Cette règle peut donc forcer un changement brutal, voire la vente précipitée du bien, empêchant parfois la constitution d’un patrimoine intergénérationnel solide. Le conjoint ou partenaire de PACS, quant à lui, bénéficie d’un maintien dans les lieux même s’il ne répond pas à tous les critères, mais cela ne concerne pas les concubins ou les enfants majeurs non éligibles. En fonction de nos objectifs patrimoniaux, ces contraintes peuvent sembler particulièrement restrictives, voire frustrantes.
Cas pratiques : exemples types de situations problématiques
Afin d’illustrer de manière concrète les difficultés soulevées dans les points précédents, nous proposons d’examiner quelques cas particulièrement représentatifs. Ces situations sont issues de profils diversité, pour éclairer les conséquences pratiques des mécanismes juridiques imposés par le BRS.

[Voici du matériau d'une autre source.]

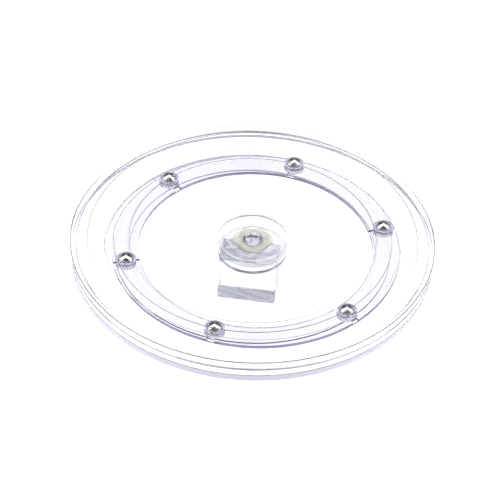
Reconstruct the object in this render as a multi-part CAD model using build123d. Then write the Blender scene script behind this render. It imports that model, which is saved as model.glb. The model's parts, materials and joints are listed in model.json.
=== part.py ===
from build123d import *

import os

# A clear turntable display stand: two clear discs that turn on six steel balls, on a clear block.
# Origin: on the spin axis, in the plane that the block stands on. +Z is up, +Y points to the back.

# ---- Driving dimensions, in millimetres and degrees ----

# Pedestal block
block_width = 32.6
block_depth = 19.0
block_height = 27.8
block_turn = -7.0        # the block stands a little askew to the viewing direction
block_shift = -1.5       # and its centre lies a little to the left of the spin axis
block_edge = 0.4         # ground chamfer

# Both plates
top_radius = 101.6
bottom_radius = 101.2
track_gap = 0.05         # play between a ball and each plate
ball_radius = 4.5
corner = 0.4             # broken outer corners of the mouldings
guide_radius = 82.7      # inner wall of the bottom plate's thick outer ring; it guides the cage

# Bottom plate
bottom_rim_height = 4.25
bottom_web = 2.8
track_inner = 68.7
track_outer = 76.9
track_height = 0.8
boss_radius = 19.2
boss_rise = 0.3          # height of the boss above the outer ring

# Top plate
top_web = 0.9            # wall thickness between the hub and the guide radius
top_web_step = 0.4       # the wall is that much thicker from there to the skirt
skirt_inner = 98.3
skirt_height = 5.8
rim_band_inner = 92.0    # the display face steps up to this band at the rim
raised_inner = 68.7      # and to a ring over the balls
raised_outer = 77.6
step_depth = 0.35
race_inner = 69.5        # the web keeps its thickness there, so a race for the balls lies under that ring
race_outer = 77.2

# Ball cage
cage_inner = 65.5
cage_outer = 80.6
cage_thickness = 2.0
cage_lift = 0.2          # clearance over the bottom plate's track
cage_shift = 1.8         # the cage floats sideways inside its guide wall
ball_pitch_radius = 73.5
ball_count = 6
first_ball_angle = 13.75
pocket_play = 0.1
pocket_wall_radius = 5.6
pocket_rise = 1.2        # height of the pocket's lip above the ball's centre
pocket_floor_radius = 3.0
relief_width = 4.0       # thinned strip from each pocket to both edges of the ring
relief_depth = 1.1

# Hub
cup_outer = 19.2
cup_inner = 15.9
cup_waist = 12.6
cup_stand = 1.9          # height of the collar above the display face
cup_waist_depth = 1.2
cup_floor_depth = 4.0
cup_floor_thickness = 2.6
bush_bore = 6.05
bush_outer = 7.6
bush_flange_radius = 9.4
bush_flange = 0.65
shoulder_radius = 6.0
stud_radius = 5.0
stud_slot_width = 1.2
stud_slot_depth = 0.9
nut_play = 0.15
nut_height = 1.8
nut_radius = 10.3        # mean radius of the lobed outline
nut_lobe = 0.8
nut_lobes = 4
stud_stand = 0.9         # end of the stud above the nut

# ---- Levels, worked out from the sizes above ----

bottom_under = block_height
bottom_floor = bottom_under + bottom_web
track_top = bottom_floor + track_height
bottom_top = bottom_under + bottom_rim_height
boss_top = bottom_top + boss_rise
ball_level = track_top + track_gap + ball_radius
race_roof = ball_level + ball_radius + track_gap
display_face = race_roof + top_web
low_face = display_face - step_depth
web_under = low_face - top_web
cage_under = track_top + cage_lift
cage_top = cage_under + cage_thickness
cup_floor = display_face - cup_floor_depth
cup_under = cup_floor - cup_floor_thickness
nut_under = cup_floor + bush_flange + nut_play
nut_top = nut_under + nut_height


def turned(*profile):
    """A solid of revolution about the spin axis, from (radius, height) points of a closed outline."""
    outline = Polyline(*[(radius, 0, height) for radius, height in profile], close=True)
    return revolve(make_face(outline), Axis.Z, 360)


def cylinder(radius, low, high):
    """A round bar on the spin axis between two heights."""
    return Pos(0, 0, (low + high) / 2) * Cylinder(radius, high - low)


def make_block():
    block = Box(block_width, block_depth, block_height)
    block = chamfer(block.edges(), block_edge)
    return Pos(block_shift, 0, block_height / 2) * Rot(0, 0, block_turn) * block


def make_bottom_plate():
    """Dish with a thick outer ring, a raised ball track and a round boss with the stud's hole."""
    return turned(
        (stud_radius, bottom_under),
        (bottom_radius - corner, bottom_under),
        (bottom_radius, bottom_under + corner),
        (bottom_radius, bottom_top - corner),
        (bottom_radius - corner, bottom_top),
        (guide_radius, bottom_top),
        (guide_radius, bottom_floor),
        (track_outer, bottom_floor),
        (track_outer, track_top),
        (track_inner, track_top),
        (track_inner, bottom_floor),
        (boss_radius, bottom_floor),
        (boss_radius, boss_top),
        (stud_radius, boss_top),
    )


def make_top_plate():
    """Thin disc with a skirt at its rim, a raised ring over the balls and a race for them below it."""
    skirt_under = display_face - skirt_height
    return turned(
        (cup_outer, web_under),
        (race_inner, web_under),
        (race_inner, race_roof),
        (race_outer, race_roof),
        (race_outer, web_under),
        (guide_radius, web_under),
        (guide_radius, web_under - top_web_step),
        (skirt_inner, web_under - top_web_step),
        (skirt_inner, skirt_under),
        (top_radius - corner, skirt_under),
        (top_radius, skirt_under + corner),
        (top_radius, display_face - corner),
        (top_radius - corner, display_face),
        (rim_band_inner, display_face),
        (rim_band_inner, low_face),
        (raised_outer, low_face),
        (raised_outer, display_face),
        (raised_inner, display_face),
        (raised_inner, low_face),
        (cup_outer, low_face),
    )


def ball_place(index):
    """Place of a ball's centre, turned so that its local X points outwards."""
    turn = Rot(0, 0, first_ball_angle + index * 360 / ball_count)
    return Pos(cage_shift, 0, ball_level) * turn * Pos(ball_pitch_radius, 0, 0)


def make_cage():
    """Flat ring with six snap-in ball pockets, thinned beside each pocket so that it can flex."""
    middle = Pos(cage_shift, 0, (cage_under + cage_top) / 2)
    ring = middle * (Cylinder(cage_outer, cage_thickness) - Cylinder(cage_inner, cage_thickness))
    pocket_radius = ball_radius + pocket_play
    wall_top = ball_level + pocket_rise
    wall_height = wall_top - cage_under
    hole_height = 2 * cage_thickness
    strip_length = 2 * (cage_outer - cage_inner)
    for index in range(ball_count):
        place = ball_place(index)
        to_strip = Pos(0, 0, cage_top - ball_level)
        ring -= place * to_strip * Box(strip_length, relief_width, 2 * relief_depth)
    for index in range(ball_count):
        place = ball_place(index)
        wall = Pos(0, 0, cage_under - ball_level + wall_height / 2) * Cylinder(pocket_wall_radius, wall_height)
        ring += place * wall
        ring -= place * Sphere(pocket_radius)
        ring -= place * Pos(0, 0, cage_under - ball_level) * Cylinder(pocket_floor_radius, hole_height)
    return ring


def make_ball(index):
    return ball_place(index) * Sphere(ball_radius)


def make_hub_cup():
    """Cup that is pressed into the top plate; its rim stands proud as a collar."""
    return turned(
        (bush_outer, cup_under),
        (cup_outer, cup_under),
        (cup_outer, display_face + cup_stand - corner),
        (cup_outer - corner, display_face + cup_stand),
        (cup_inner, display_face + cup_stand),
        (cup_waist, display_face - cup_waist_depth),
        (cup_waist, cup_floor),
        (bush_outer, cup_floor),
    )


def make_bush():
    """Flanged bush in the cup's floor that turns on the stud's shoulder."""
    return turned(
        (bush_bore, cup_under),
        (bush_outer, cup_under),
        (bush_outer, cup_floor),
        (bush_flange_radius, cup_floor),
        (bush_flange_radius, cup_floor + bush_flange),
        (bush_bore, cup_floor + bush_flange),
    )


def make_stud():
    """Fixed pivot stud: a screwed foot in the boss, a turned shoulder and a slotted end."""
    end = nut_top + stud_stand
    stud = cylinder(stud_radius, bottom_under, end)
    stud += cylinder(shoulder_radius, boss_top, nut_under)
    stud = chamfer(stud.faces().sort_by(Axis.Z)[-1].edges(), corner)
    slot = Pos(0, 0, end) * Box(4 * stud_radius, stud_slot_width, 2 * stud_slot_depth)
    return stud - slot


def make_lobed_nut():
    """Thin nut with a wavy four-lobed outline, screwed down on the stud's shoulder."""
    wave = 360 / nut_lobes
    peaks = [Vector(nut_radius + nut_lobe, 0).rotate(Axis.Z, wave * i) for i in range(nut_lobes)]
    dips = [Vector(nut_radius - nut_lobe, 0).rotate(Axis.Z, wave * (i + 0.5)) for i in range(nut_lobes)]
    points = [point for pair in zip(peaks, dips) for point in pair]
    outline = make_face(Spline(*points, periodic=True))
    nut = Pos(0, 0, nut_under) * extrude(outline, nut_height)
    return nut - cylinder(stud_radius, nut_under, nut_top)


parts = {
    "pedestal_block": make_block(),
    "bottom_plate": make_bottom_plate(),
    "pivot_stud": make_stud(),
    "lobed_nut": make_lobed_nut(),
    "top_plate": make_top_plate(),
    "hub_cup": make_hub_cup(),
    "pivot_bush": make_bush(),
    "ball_cage": make_cage(),
}
for index in range(ball_count):
    parts[f"ball_{index + 1}"] = make_ball(index)

os.makedirs("parts", exist_ok=True)
for name, solid in parts.items():
    export_step(solid, f"parts/{name}.step")
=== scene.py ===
"""Clear turntable display stand: its finished pieces, its materials and a studio around it.

Every piece is a surface worked out on a grid of points with numpy, in metres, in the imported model's
own frame: the spin axis is Z, and the block stands on Z = 0.
"""

import json
from math import cos, pi, radians, sin

import bmesh
import bpy
import numpy as np
from bpy.props import FloatProperty, FloatVectorProperty, IntProperty, PointerProperty
from mathutils import Matrix, Vector

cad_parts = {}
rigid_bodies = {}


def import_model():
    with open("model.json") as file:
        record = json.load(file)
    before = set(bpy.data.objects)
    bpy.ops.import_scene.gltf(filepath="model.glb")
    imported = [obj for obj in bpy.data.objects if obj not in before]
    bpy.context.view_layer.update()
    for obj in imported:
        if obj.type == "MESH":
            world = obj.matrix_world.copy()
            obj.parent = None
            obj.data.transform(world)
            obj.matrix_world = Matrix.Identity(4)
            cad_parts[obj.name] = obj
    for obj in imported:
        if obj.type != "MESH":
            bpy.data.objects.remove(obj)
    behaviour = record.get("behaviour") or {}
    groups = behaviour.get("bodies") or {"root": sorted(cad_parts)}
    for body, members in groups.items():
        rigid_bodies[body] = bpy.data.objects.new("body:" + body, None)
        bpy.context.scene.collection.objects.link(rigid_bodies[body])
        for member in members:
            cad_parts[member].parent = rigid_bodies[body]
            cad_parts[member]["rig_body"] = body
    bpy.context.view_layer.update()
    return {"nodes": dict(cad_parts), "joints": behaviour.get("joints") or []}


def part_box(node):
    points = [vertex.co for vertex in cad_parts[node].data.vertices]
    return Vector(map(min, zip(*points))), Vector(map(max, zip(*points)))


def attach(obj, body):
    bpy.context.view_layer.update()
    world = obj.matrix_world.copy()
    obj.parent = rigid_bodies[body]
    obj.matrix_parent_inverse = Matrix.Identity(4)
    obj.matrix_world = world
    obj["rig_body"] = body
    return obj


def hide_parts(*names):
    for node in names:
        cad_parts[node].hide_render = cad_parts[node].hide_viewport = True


bl_info = {
    "name": "Turntable Display Stand",
    "version": (1, 0, 0),
    "blender": (4, 5, 0),
    "location": "View3D > Sidebar > Stand",
    "description": "Builds a clear turntable display stand around its packed model",
    "category": "Add Mesh",
}

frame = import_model()

MM = 0.001
CAGE_REACH = radians(8)    # half of the stretch of cage ring that belongs to one pocket
BALLS = sorted(node for node in frame["nodes"] if node.startswith("ball_") and node != "ball_cage")
TOP_LOW, TOP_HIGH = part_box("top_plate")
BOTTOM_LOW, BOTTOM_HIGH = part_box("bottom_plate")
CAGE_LOW, CAGE_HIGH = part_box("ball_cage")
CUP_LOW, CUP_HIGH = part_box("hub_cup")
BUSH_LOW, BUSH_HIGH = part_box("pivot_bush")
NUT_LOW, NUT_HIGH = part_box("lobed_nut")
STUD_LOW, STUD_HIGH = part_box("pivot_stud")
BLOCK_LOW, BLOCK_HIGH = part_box("pedestal_block")


def length(name, description, millimetres):
    """A size property, given in millimetres and kept in metres."""
    return FloatProperty(name=name, description=description, default=millimetres * MM, unit="LENGTH",
                         precision=5, min=0.0)


def colour(name, description, rgb):
    return FloatVectorProperty(name=name, description=description, default=rgb, subtype="COLOR",
                               size=3, min=0.0, max=4.0)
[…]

- Investisseur souhaitant faire du locatif : mal informé des règles, il découvre l’impossibilité de louer son bien, exception faite d’une autorisation exceptionnelle rarement accordée. Il doit alors renoncer à tout rendement locatif.
- Famille recomposée confrontée à une succession : l’héritier principal, en dépassant les plafonds de ressources, ne peut préserver la pleine jouissance du logement, obligeant l’ensemble de la famille à le revendre sans espoir d’une plus-value.
- Actif soumis à une mobilité professionnelle : tenu de revendre rapidement, il se heurte au double filtre du prix plafonné et de la nécessité de trouver un acquéreur éligible, ce qui peut rallonger la durée de cession et générer une perte de souplesse inadaptée aux carrières actuelles.
L’examen de ces profils confirme que le bail réel solidaire, s’il répond avec pertinence à la crise du logement pour les ménages modestes, doit être réservé à ceux dont le projet s’inscrit clairement dans une logique de résidence principale à moyen ou long terme.